TASK REQUIREMENTS> Go through the listing and write out all of it exactly.

DATASET EXCERPT>
========================================
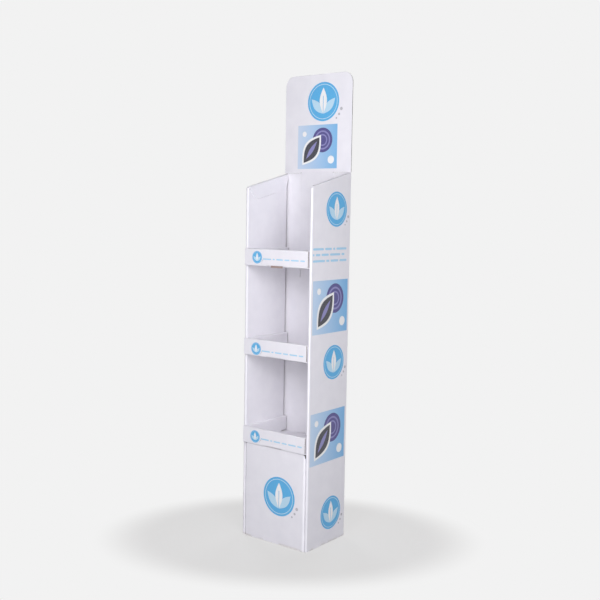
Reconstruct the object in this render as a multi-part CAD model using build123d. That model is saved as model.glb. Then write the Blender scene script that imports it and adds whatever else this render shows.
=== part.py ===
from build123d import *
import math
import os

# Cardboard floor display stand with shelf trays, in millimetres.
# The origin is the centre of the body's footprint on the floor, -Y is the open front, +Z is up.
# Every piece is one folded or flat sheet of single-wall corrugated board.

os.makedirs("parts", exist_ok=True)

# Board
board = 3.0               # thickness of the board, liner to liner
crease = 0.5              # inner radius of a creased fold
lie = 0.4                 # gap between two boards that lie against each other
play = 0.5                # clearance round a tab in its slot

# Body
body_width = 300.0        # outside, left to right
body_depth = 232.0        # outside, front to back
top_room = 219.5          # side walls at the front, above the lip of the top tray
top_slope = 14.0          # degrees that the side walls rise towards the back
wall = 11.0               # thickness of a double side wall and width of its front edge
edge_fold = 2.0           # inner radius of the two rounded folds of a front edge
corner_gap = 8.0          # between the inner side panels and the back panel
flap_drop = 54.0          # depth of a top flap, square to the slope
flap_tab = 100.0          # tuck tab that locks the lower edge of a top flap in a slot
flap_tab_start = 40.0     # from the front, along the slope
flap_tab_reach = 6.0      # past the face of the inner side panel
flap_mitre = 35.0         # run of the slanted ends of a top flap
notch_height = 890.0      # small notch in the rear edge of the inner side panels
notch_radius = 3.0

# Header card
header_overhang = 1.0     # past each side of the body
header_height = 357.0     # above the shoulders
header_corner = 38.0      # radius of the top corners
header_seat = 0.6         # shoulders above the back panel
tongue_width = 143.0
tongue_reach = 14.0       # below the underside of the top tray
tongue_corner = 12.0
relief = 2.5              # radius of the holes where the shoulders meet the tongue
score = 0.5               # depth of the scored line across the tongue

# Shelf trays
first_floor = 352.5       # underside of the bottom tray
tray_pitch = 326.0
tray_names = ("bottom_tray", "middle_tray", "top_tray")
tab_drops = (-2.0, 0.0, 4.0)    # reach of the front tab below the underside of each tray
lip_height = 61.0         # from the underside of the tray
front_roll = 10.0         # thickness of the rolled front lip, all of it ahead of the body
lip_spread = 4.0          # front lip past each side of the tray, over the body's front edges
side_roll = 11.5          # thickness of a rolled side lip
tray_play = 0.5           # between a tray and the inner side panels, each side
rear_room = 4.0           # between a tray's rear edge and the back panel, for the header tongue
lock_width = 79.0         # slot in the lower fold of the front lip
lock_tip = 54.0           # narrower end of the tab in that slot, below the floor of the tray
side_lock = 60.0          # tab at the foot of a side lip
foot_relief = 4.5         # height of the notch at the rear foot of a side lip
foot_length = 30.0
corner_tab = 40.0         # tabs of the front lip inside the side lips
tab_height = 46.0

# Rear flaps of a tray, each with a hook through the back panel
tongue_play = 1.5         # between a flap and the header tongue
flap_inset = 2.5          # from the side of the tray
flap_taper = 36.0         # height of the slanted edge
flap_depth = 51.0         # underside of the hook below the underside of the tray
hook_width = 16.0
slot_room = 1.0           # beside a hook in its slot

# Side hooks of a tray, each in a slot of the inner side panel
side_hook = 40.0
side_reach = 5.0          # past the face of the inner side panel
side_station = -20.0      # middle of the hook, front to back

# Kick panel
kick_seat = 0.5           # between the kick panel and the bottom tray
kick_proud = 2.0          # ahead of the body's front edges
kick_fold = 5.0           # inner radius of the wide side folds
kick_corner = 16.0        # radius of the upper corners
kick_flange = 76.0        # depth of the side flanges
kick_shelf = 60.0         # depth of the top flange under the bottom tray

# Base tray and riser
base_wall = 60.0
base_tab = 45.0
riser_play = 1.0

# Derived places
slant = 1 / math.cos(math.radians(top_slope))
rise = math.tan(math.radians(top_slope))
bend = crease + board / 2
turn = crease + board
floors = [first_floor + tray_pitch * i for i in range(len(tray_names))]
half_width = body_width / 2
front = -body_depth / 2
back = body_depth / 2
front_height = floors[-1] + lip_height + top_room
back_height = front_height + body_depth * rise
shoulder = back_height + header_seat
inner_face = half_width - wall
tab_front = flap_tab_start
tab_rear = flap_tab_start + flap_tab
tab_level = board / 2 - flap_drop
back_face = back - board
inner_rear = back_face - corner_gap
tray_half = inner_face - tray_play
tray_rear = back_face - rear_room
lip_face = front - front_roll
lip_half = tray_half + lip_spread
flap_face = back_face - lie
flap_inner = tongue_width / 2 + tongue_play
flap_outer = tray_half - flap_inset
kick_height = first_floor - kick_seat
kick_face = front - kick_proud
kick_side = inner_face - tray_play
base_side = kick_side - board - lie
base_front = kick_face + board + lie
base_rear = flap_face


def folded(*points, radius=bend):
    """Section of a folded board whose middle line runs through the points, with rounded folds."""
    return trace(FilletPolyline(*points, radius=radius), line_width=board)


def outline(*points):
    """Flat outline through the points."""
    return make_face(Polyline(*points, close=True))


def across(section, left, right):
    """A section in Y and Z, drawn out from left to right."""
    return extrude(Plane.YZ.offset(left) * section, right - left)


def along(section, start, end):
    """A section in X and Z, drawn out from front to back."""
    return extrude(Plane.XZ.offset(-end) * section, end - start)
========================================
RESPONSE>
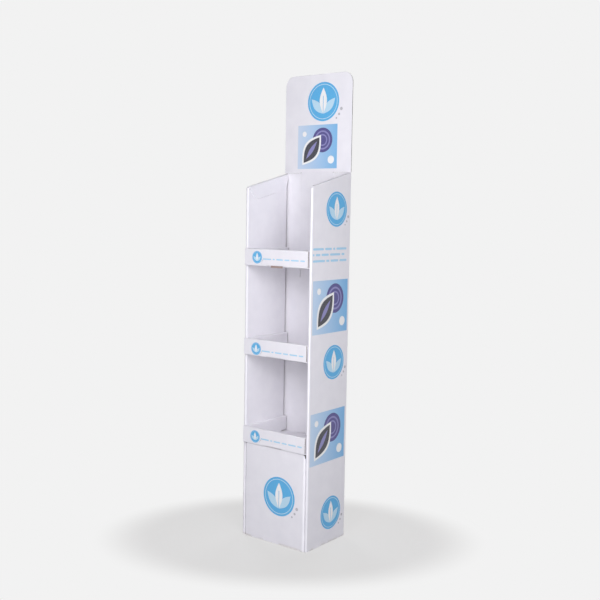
Reconstruct the object in this render as a multi-part CAD model using build123d. That model is saved as model.glb. Then write the Blender scene script that imports it and adds whatever else this render shows.
=== part.py ===
from build123d import *
import math
import os

# Cardboard floor display stand with shelf trays, in millimetres.
# The origin is the centre of the body's footprint on the floor, -Y is the open front, +Z is up.
# Every piece is one folded or flat sheet of single-wall corrugated board.

os.makedirs("parts", exist_ok=True)

# Board
board = 3.0               # thickness of the board, liner to liner
crease = 0.5              # inner radius of a creased fold
lie = 0.4                 # gap between two boards that lie against each other
play = 0.5                # clearance round a tab in its slot

# Body
body_width = 300.0        # outside, left to right
body_depth = 232.0        # outside, front to back
top_room = 219.5          # side walls at the front, above the lip of the top tray
top_slope = 14.0          # degrees that the side walls rise towards the back
wall = 11.0               # thickness of a double side wall and width of its front edge
edge_fold = 2.0           # inner radius of the two rounded folds of a front edge
corner_gap = 8.0          # between the inner side panels and the back panel
flap_drop = 54.0          # depth of a top flap, square to the slope
flap_tab = 100.0          # tuck tab that locks the lower edge of a top flap in a slot
flap_tab_start = 40.0     # from the front, along the slope
flap_tab_reach = 6.0      # past the face of the inner side panel
flap_mitre = 35.0         # run of the slanted ends of a top flap
notch_height = 890.0      # small notch in the rear edge of the inner side panels
notch_radius = 3.0

# Header card
header_overhang = 1.0     # past each side of the body
header_height = 357.0     # above the shoulders
header_corner = 38.0      # radius of the top corners
header_seat = 0.6         # shoulders above the back panel
tongue_width = 143.0
tongue_reach = 14.0       # below the underside of the top tray
tongue_corner = 12.0
relief = 2.5              # radius of the holes where the shoulders meet the tongue
score = 0.5               # depth of the scored line across the tongue

# Shelf trays
first_floor = 352.5       # underside of the bottom tray
tray_pitch = 326.0
tray_names = ("bottom_tray", "middle_tray", "top_tray")
tab_drops = (-2.0, 0.0, 4.0)    # reach of the front tab below the underside of each tray
lip_height = 61.0         # from the underside of the tray
front_roll = 10.0         # thickness of the rolled front lip, all of it ahead of the body
lip_spread = 4.0          # front lip past each side of the tray, over the body's front edges
side_roll = 11.5          # thickness of a rolled side lip
tray_play = 0.5           # between a tray and the inner side panels, each side
rear_room = 4.0           # between a tray's rear edge and the back panel, for the header tongue
lock_width = 79.0         # slot in the lower fold of the front lip
lock_tip = 54.0           # narrower end of the tab in that slot, below the floor of the tray
side_lock = 60.0          # tab at the foot of a side lip
foot_relief = 4.5         # height of the notch at the rear foot of a side lip
foot_length = 30.0
corner_tab = 40.0         # tabs of the front lip inside the side lips
tab_height = 46.0

# Rear flaps of a tray, each with a hook through the back panel
tongue_play = 1.5         # between a flap and the header tongue
flap_inset = 2.5          # from the side of the tray
flap_taper = 36.0         # height of the slanted edge
flap_depth = 51.0         # underside of the hook below the underside of the tray
hook_width = 16.0
slot_room = 1.0           # beside a hook in its slot

# Side hooks of a tray, each in a slot of the inner side panel
side_hook = 40.0
side_reach = 5.0          # past the face of the inner side panel
side_station = -20.0      # middle of the hook, front to back

# Kick panel
kick_seat = 0.5           # between the kick panel and the bottom tray
kick_proud = 2.0          # ahead of the body's front edges
kick_fold = 5.0           # inner radius of the wide side folds
kick_corner = 16.0        # radius of the upper corners
kick_flange = 76.0        # depth of the side flanges
kick_shelf = 60.0         # depth of the top flange under the bottom tray

# Base tray and riser
base_wall = 60.0
base_tab = 45.0
riser_play = 1.0

# Derived places
slant = 1 / math.cos(math.radians(top_slope))
rise = math.tan(math.radians(top_slope))
bend = crease + board / 2
turn = crease + board
floors = [first_floor + tray_pitch * i for i in range(len(tray_names))]
half_width = body_width / 2
front = -body_depth / 2
back = body_depth / 2
front_height = floors[-1] + lip_height + top_room
back_height = front_height + body_depth * rise
shoulder = back_height + header_seat
inner_face = half_width - wall
tab_front = flap_tab_start
tab_rear = flap_tab_start + flap_tab
tab_level = board / 2 - flap_drop
back_face = back - board
inner_rear = back_face - corner_gap
tray_half = inner_face - tray_play
tray_rear = back_face - rear_room
lip_face = front - front_roll
lip_half = tray_half + lip_spread
flap_face = back_face - lie
flap_inner = tongue_width / 2 + tongue_play
flap_outer = tray_half - flap_inset
kick_height = first_floor - kick_seat
kick_face = front - kick_proud
kick_side = inner_face - tray_play
base_side = kick_side - board - lie
base_front = kick_face + board + lie
base_rear = flap_face


def folded(*points, radius=bend):
    """Section of a folded board whose middle line runs through the points, with rounded folds."""
    return trace(FilletPolyline(*points, radius=radius), line_width=board)


def outline(*points):
    """Flat outline through the points."""
    return make_face(Polyline(*points, close=True))


def across(section, left, right):
    """A section in Y and Z, drawn out from left to right."""
    return extrude(Plane.YZ.offset(left) * section, right - left)


def along(section, start, end):
    """A section in X and Z, drawn out from front to back."""
    return extrude(Plane.XZ.offset(-end) * section, end - start)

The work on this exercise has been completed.